**** Dataset excerpts
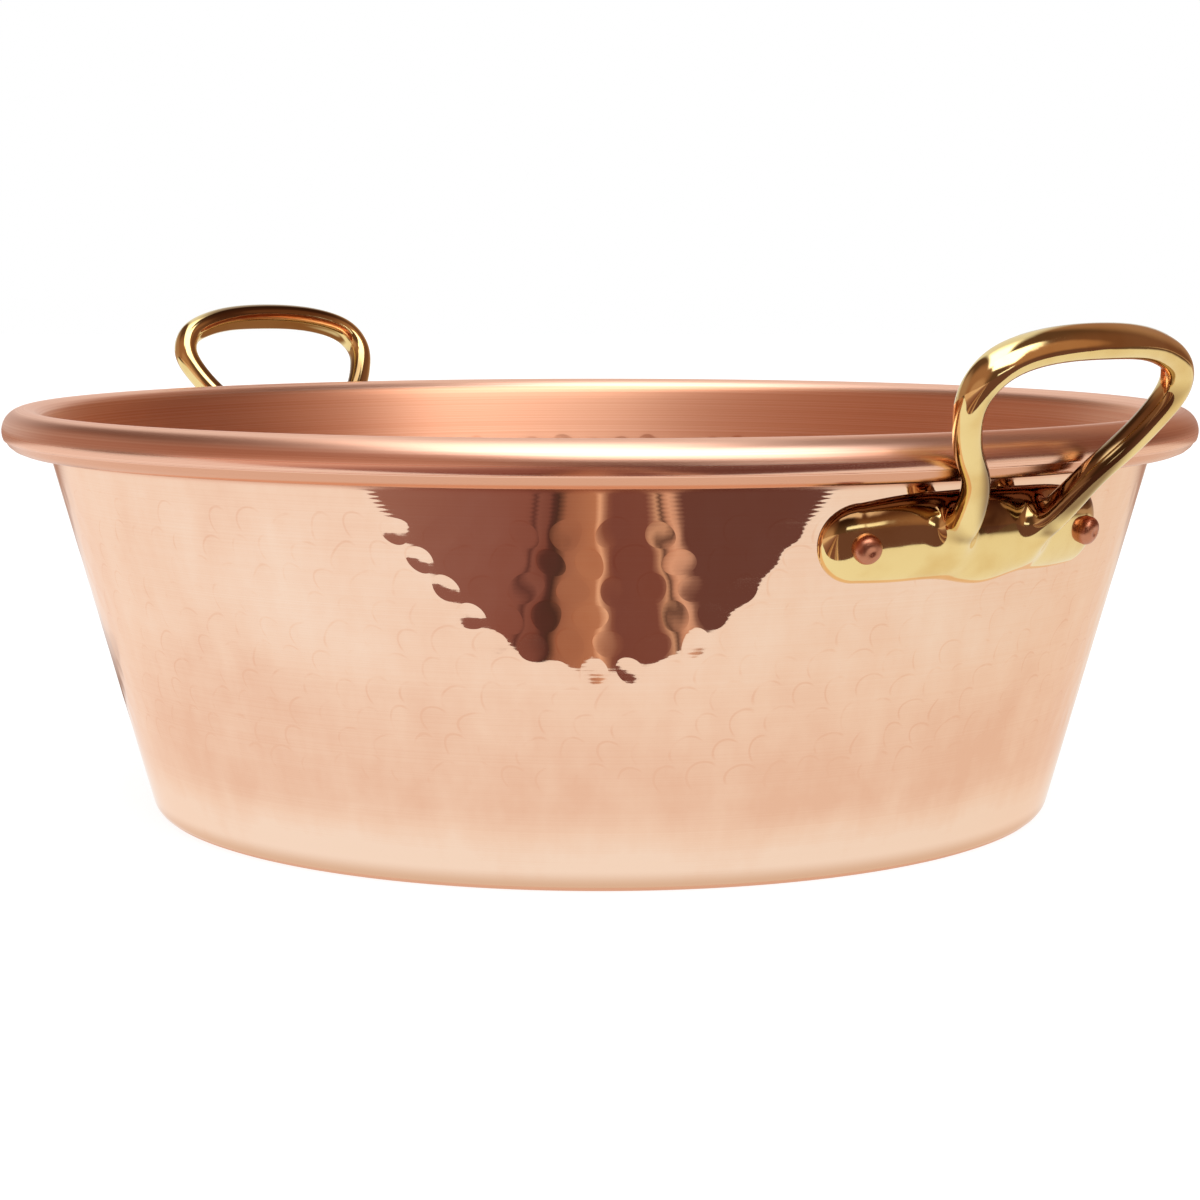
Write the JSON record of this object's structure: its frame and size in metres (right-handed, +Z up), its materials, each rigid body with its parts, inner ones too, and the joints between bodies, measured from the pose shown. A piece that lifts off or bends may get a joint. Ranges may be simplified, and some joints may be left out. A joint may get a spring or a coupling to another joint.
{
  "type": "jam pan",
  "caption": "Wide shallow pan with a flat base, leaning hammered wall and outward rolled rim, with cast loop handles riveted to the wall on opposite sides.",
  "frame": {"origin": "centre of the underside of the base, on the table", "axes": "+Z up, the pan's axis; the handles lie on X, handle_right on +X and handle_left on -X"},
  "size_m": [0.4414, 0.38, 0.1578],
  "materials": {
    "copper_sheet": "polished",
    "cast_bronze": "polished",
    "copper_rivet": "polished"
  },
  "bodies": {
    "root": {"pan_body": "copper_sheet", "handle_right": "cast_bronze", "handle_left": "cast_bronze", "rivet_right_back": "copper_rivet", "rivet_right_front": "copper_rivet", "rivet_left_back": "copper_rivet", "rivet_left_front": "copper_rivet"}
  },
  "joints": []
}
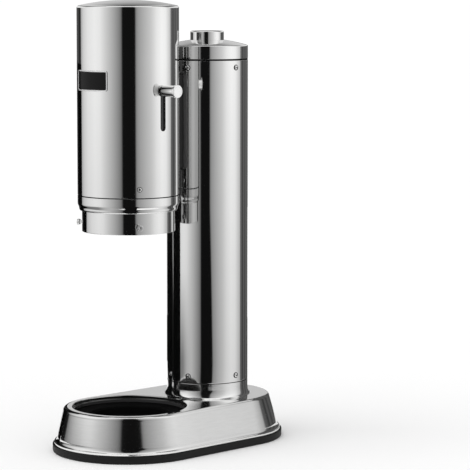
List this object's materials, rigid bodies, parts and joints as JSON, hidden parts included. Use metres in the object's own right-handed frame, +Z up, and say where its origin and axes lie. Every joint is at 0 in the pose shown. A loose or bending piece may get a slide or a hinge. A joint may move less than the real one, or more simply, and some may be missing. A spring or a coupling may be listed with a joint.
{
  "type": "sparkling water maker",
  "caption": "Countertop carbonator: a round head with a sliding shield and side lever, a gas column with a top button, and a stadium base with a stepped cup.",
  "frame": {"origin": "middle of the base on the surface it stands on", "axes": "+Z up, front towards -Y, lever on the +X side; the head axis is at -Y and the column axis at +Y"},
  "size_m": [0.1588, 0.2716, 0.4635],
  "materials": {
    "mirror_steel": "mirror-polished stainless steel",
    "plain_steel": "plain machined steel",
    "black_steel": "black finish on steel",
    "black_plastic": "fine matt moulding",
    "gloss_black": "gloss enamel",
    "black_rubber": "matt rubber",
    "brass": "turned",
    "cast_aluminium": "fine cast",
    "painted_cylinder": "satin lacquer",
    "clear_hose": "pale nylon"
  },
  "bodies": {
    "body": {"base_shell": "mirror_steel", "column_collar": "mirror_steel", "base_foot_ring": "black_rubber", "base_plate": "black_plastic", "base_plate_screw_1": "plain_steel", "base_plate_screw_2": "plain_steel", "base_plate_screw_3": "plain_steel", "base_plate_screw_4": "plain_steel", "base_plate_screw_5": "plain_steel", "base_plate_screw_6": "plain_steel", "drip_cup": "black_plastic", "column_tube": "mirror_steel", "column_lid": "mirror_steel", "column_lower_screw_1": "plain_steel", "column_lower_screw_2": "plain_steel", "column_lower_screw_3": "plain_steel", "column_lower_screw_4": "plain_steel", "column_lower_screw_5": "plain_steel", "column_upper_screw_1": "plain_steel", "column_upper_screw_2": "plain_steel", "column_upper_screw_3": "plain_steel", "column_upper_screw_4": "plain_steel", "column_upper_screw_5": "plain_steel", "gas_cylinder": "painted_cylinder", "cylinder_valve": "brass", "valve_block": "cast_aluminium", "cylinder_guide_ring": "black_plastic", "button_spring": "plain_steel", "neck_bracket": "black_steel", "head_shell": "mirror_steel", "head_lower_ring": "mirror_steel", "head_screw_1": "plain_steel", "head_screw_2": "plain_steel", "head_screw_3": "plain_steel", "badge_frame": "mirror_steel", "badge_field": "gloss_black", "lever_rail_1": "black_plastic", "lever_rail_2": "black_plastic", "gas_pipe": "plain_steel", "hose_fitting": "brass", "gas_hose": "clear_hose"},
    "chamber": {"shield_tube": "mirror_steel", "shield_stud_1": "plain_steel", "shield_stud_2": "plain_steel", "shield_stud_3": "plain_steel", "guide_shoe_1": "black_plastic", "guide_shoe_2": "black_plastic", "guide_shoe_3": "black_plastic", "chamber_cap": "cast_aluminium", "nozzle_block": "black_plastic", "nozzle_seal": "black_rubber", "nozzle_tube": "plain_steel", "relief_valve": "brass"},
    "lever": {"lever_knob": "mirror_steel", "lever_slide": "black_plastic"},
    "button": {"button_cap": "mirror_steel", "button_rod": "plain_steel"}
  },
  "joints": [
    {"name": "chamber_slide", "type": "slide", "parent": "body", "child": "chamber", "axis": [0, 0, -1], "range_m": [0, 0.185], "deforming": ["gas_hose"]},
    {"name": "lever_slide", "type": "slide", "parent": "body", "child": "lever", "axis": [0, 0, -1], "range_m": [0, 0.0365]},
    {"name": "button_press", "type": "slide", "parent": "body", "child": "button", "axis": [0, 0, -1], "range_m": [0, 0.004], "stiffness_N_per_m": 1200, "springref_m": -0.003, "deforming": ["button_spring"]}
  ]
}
********
**Task description:** Repeat each of the entries above precisely as given.

**Correct response:**
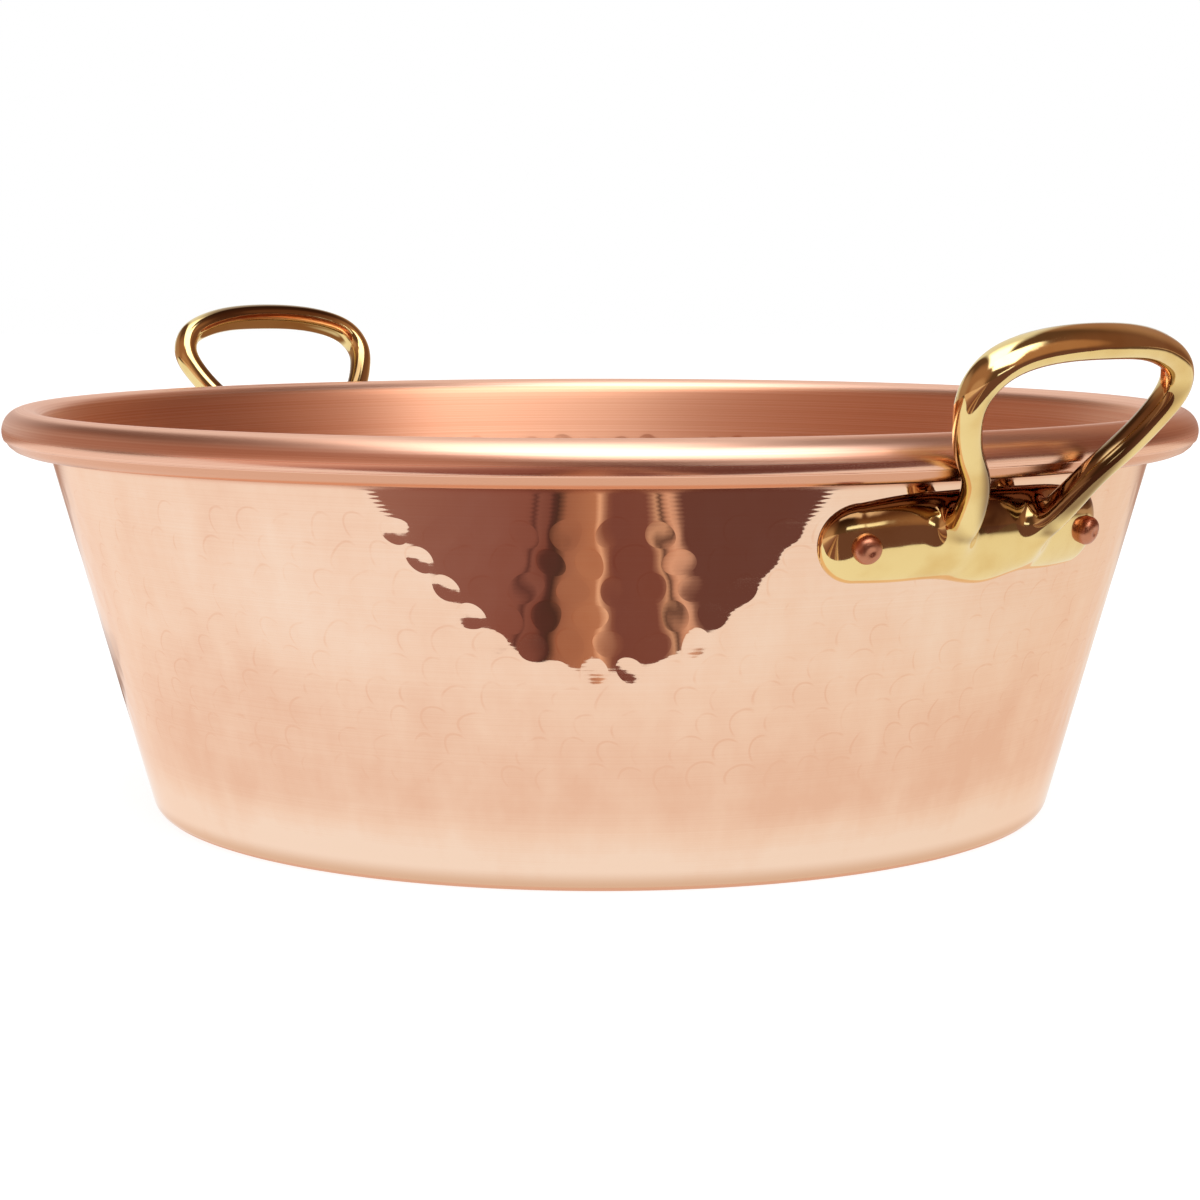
Write the JSON record of this object's structure: its frame and size in metres (right-handed, +Z up), its materials, each rigid body with its parts, inner ones too, and the joints between bodies, measured from the pose shown. A piece that lifts off or bends may get a joint. Ranges may be simplified, and some joints may be left out. A joint may get a spring or a coupling to another joint.
{
  "type": "jam pan",
  "caption": "Wide shallow pan with a flat base, leaning hammered wall and outward rolled rim, with cast loop handles riveted to the wall on opposite sides.",
  "frame": {"origin": "centre of the underside of the base, on the table", "axes": "+Z up, the pan's axis; the handles lie on X, handle_right on +X and handle_left on -X"},
  "size_m": [0.4414, 0.38, 0.1578],
  "materials": {
    "copper_sheet": "polished",
    "cast_bronze": "polished",
    "copper_rivet": "polished"
  },
  "bodies": {
    "root": {"pan_body": "copper_sheet", "handle_right": "cast_bronze", "handle_left": "cast_bronze", "rivet_right_back": "copper_rivet", "rivet_right_front": "copper_rivet", "rivet_left_back": "copper_rivet", "rivet_left_front": "copper_rivet"}
  },
  "joints": []
}
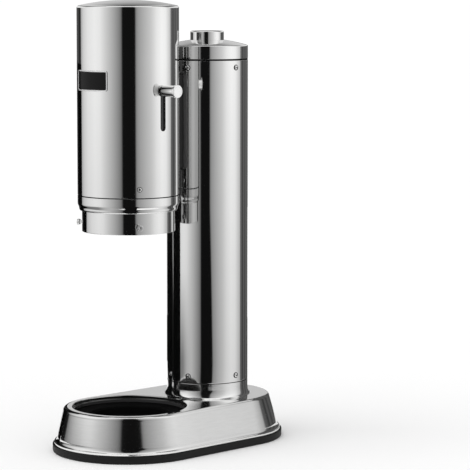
List this object's materials, rigid bodies, parts and joints as JSON, hidden parts included. Use metres in the object's own right-handed frame, +Z up, and say where its origin and axes lie. Every joint is at 0 in the pose shown. A loose or bending piece may get a slide or a hinge. A joint may move less than the real one, or more simply, and some may be missing. A spring or a coupling may be listed with a joint.
{
  "type": "sparkling water maker",
  "caption": "Countertop carbonator: a round head with a sliding shield and side lever, a gas column with a top button, and a stadium base with a stepped cup.",
  "frame": {"origin": "middle of the base on the surface it stands on", "axes": "+Z up, front towards -Y, lever on the +X side; the head axis is at -Y and the column axis at +Y"},
  "size_m": [0.1588, 0.2716, 0.4635],
  "materials": {
    "mirror_steel": "mirror-polished stainless steel",
    "plain_steel": "plain machined steel",
    "black_steel": "black finish on steel",
    "black_plastic": "fine matt moulding",
    "gloss_black": "gloss enamel",
    "black_rubber": "matt rubber",
    "brass": "turned",
    "cast_aluminium": "fine cast",
    "painted_cylinder": "satin lacquer",
    "clear_hose": "pale nylon"
  },
  "bodies": {
    "body": {"base_shell": "mirror_steel", "column_collar": "mirror_steel", "base_foot_ring": "black_rubber", "base_plate": "black_plastic", "base_plate_screw_1": "plain_steel", "base_plate_screw_2": "plain_steel", "base_plate_screw_3": "plain_steel", "base_plate_screw_4": "plain_steel", "base_plate_screw_5": "plain_steel", "base_plate_screw_6": "plain_steel", "drip_cup": "black_plastic", "column_tube": "mirror_steel", "column_lid": "mirror_steel", "column_lower_screw_1": "plain_steel", "column_lower_screw_2": "plain_steel", "column_lower_screw_3": "plain_steel", "column_lower_screw_4": "plain_steel", "column_lower_screw_5": "plain_steel", "column_upper_screw_1": "plain_steel", "column_upper_screw_2": "plain_steel", "column_upper_screw_3": "plain_steel", "column_upper_screw_4": "plain_steel", "column_upper_screw_5": "plain_steel", "gas_cylinder": "painted_cylinder", "cylinder_valve": "brass", "valve_block": "cast_aluminium", "cylinder_guide_ring": "black_plastic", "button_spring": "plain_steel", "neck_bracket": "black_steel", "head_shell": "mirror_steel", "head_lower_ring": "mirror_steel", "head_screw_1": "plain_steel", "head_screw_2": "plain_steel", "head_screw_3": "plain_steel", "badge_frame": "mirror_steel", "badge_field": "gloss_black", "lever_rail_1": "black_plastic", "lever_rail_2": "black_plastic", "gas_pipe": "plain_steel", "hose_fitting": "brass", "gas_hose": "clear_hose"},
    "chamber": {"shield_tube": "mirror_steel", "shield_stud_1": "plain_steel", "shield_stud_2": "plain_steel", "shield_stud_3": "plain_steel", "guide_shoe_1": "black_plastic", "guide_shoe_2": "black_plastic", "guide_shoe_3": "black_plastic", "chamber_cap": "cast_aluminium", "nozzle_block": "black_plastic", "nozzle_seal": "black_rubber", "nozzle_tube": "plain_steel", "relief_valve": "brass"},
    "lever": {"lever_knob": "mirror_steel", "lever_slide": "black_plastic"},
    "button": {"button_cap": "mirror_steel", "button_rod": "plain_steel"}
  },
  "joints": [
    {"name": "chamber_slide", "type": "slide", "parent": "body", "child": "chamber", "axis": [0, 0, -1], "range_m": [0, 0.185], "deforming": ["gas_hose"]},
    {"name": "lever_slide", "type": "slide", "parent": "body", "child": "lever", "axis": [0, 0, -1], "range_m": [0, 0.0365]},
    {"name": "button_press", "type": "slide", "parent": "body", "child": "button", "axis": [0, 0, -1], "range_m": [0, 0.004], "stiffness_N_per_m": 1200, "springref_m": -0.003, "deforming": ["button_spring"]}
  ]
}